* **COLLECTED DATA**
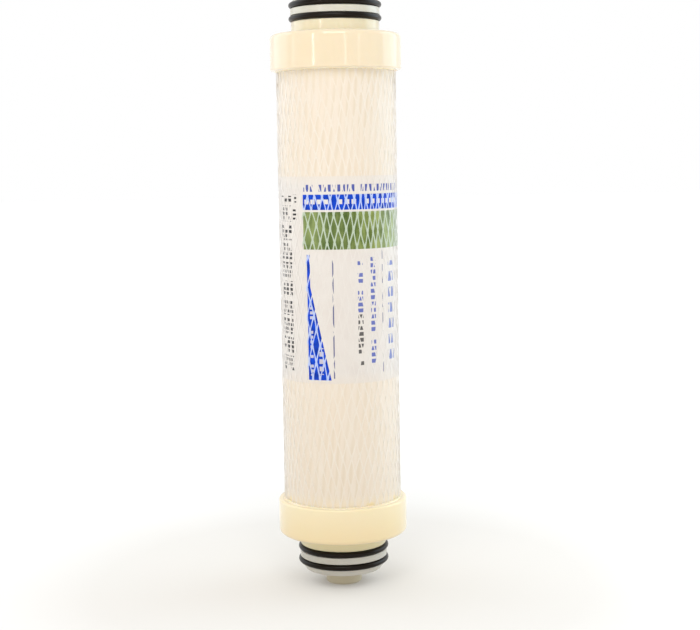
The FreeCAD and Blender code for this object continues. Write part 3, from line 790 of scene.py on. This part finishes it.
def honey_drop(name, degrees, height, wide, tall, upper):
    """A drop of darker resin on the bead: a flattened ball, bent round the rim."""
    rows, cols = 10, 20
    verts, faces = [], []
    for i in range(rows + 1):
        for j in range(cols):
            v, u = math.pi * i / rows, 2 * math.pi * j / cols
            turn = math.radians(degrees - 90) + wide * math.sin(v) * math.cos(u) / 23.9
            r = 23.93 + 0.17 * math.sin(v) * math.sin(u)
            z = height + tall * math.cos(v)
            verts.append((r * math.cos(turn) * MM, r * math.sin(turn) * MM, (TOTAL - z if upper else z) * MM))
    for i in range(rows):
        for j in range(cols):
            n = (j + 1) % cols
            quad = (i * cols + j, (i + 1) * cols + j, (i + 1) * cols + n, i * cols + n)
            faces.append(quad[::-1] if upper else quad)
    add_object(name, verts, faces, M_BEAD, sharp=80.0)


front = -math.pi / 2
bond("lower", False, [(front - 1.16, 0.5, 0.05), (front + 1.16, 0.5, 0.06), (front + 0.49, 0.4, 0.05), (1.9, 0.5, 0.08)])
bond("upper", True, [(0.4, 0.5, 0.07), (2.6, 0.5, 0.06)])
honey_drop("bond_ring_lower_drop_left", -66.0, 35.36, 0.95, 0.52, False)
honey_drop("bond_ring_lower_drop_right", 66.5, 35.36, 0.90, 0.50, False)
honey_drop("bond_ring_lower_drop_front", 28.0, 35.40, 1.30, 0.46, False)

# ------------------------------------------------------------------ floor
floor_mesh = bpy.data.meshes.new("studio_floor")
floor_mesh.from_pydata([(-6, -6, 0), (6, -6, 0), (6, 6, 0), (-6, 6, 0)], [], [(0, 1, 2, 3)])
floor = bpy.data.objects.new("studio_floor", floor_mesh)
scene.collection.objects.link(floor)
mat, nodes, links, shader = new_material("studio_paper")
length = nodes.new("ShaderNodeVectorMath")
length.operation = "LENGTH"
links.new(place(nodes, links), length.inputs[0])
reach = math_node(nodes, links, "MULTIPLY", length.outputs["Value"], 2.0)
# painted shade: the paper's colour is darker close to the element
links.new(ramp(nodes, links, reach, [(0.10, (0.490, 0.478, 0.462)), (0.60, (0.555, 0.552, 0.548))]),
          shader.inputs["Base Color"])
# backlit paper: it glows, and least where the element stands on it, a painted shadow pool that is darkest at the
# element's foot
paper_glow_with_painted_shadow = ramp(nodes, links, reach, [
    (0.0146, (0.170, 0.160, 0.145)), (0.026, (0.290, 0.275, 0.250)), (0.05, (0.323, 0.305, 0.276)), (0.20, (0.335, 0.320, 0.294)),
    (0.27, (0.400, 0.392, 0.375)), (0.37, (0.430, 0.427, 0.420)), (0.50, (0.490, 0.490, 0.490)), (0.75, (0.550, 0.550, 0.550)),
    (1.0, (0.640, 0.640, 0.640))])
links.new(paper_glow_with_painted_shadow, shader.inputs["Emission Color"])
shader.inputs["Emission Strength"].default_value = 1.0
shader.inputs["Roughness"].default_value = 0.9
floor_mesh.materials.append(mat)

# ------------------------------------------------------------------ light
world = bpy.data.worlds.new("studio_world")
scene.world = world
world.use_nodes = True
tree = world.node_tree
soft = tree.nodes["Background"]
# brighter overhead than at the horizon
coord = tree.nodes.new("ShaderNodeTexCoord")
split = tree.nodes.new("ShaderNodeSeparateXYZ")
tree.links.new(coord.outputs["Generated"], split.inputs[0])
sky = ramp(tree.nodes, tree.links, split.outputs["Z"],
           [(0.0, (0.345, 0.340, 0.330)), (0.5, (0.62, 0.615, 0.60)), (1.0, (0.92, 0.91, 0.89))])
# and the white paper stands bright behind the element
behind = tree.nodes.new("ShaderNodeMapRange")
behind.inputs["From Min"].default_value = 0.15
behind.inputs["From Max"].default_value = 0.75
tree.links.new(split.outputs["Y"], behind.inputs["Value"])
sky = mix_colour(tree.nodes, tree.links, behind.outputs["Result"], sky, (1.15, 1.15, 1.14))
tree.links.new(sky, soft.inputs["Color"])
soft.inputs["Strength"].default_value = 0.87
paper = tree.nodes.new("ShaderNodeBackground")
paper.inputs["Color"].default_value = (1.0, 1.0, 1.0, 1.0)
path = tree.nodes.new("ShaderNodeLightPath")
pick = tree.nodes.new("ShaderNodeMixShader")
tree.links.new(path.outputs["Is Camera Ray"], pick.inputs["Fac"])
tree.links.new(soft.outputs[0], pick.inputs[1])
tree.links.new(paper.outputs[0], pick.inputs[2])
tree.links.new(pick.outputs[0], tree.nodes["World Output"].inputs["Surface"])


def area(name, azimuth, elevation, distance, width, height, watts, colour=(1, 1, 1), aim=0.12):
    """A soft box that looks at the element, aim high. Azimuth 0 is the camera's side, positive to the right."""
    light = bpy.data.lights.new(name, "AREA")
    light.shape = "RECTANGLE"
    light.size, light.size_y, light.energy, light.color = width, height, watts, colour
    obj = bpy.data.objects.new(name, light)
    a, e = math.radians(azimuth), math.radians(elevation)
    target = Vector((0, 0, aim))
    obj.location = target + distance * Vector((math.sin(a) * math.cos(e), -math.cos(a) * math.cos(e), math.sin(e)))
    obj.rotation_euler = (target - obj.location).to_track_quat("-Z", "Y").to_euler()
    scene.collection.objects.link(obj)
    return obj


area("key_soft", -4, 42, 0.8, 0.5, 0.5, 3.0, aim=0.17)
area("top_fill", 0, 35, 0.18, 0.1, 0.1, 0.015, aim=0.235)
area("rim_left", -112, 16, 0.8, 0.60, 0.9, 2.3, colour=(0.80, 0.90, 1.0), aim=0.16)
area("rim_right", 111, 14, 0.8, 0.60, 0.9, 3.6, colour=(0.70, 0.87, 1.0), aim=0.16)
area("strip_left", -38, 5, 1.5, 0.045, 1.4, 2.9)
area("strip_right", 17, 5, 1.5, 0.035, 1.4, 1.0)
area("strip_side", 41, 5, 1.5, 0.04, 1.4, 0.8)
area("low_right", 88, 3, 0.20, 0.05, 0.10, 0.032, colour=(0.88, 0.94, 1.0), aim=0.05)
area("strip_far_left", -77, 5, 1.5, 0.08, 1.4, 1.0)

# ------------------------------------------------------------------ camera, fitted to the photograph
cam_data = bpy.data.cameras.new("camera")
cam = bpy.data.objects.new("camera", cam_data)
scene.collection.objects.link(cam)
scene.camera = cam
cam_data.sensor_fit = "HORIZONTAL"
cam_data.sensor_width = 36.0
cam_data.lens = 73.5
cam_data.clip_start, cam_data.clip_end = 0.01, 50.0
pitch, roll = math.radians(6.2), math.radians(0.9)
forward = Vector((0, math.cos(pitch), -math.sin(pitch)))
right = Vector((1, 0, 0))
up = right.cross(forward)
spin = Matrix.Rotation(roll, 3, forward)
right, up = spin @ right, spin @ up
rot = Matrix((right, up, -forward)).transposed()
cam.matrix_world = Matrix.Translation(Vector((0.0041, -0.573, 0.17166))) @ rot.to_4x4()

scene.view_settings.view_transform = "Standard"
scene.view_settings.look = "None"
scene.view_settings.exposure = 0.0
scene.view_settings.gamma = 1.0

* **EXERCISE PROMPT**
Output exactly the leading lines of the data, up to and including the line marked by "add_object(name, verts, faces, M_BEAD, sharp=80.0)".

* **THE SOLUTION**
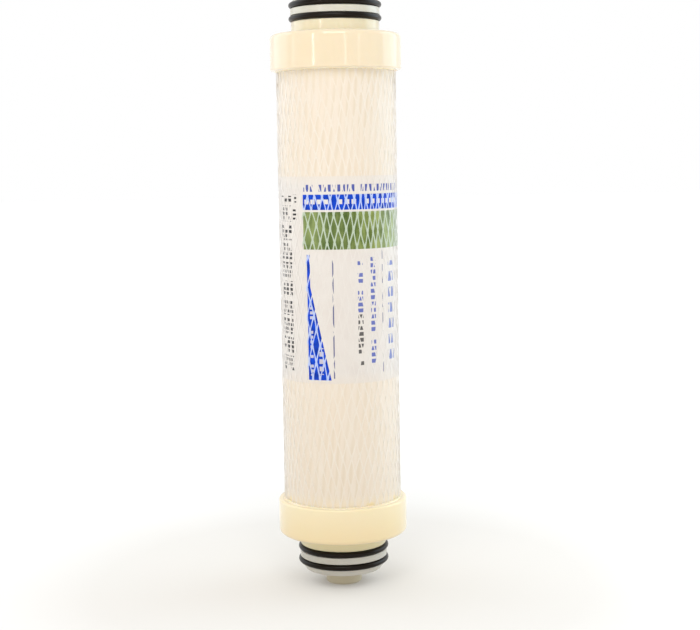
The FreeCAD and Blender code for this object continues. Write part 3, from line 790 of scene.py on. This part finishes it.
def honey_drop(name, degrees, height, wide, tall, upper):
    """A drop of darker resin on the bead: a flattened ball, bent round the rim."""
    rows, cols = 10, 20
    verts, faces = [], []
    for i in range(rows + 1):
        for j in range(cols):
            v, u = math.pi * i / rows, 2 * math.pi * j / cols
            turn = math.radians(degrees - 90) + wide * math.sin(v) * math.cos(u) / 23.9
            r = 23.93 + 0.17 * math.sin(v) * math.sin(u)
            z = height + tall * math.cos(v)
            verts.append((r * math.cos(turn) * MM, r * math.sin(turn) * MM, (TOTAL - z if upper else z) * MM))
    for i in range(rows):
        for j in range(cols):
            n = (j + 1) % cols
            quad = (i * cols + j, (i + 1) * cols + j, (i + 1) * cols + n, i * cols + n)
            faces.append(quad[::-1] if upper else quad)
    add_object(name, verts, faces, M_BEAD, sharp=80.0)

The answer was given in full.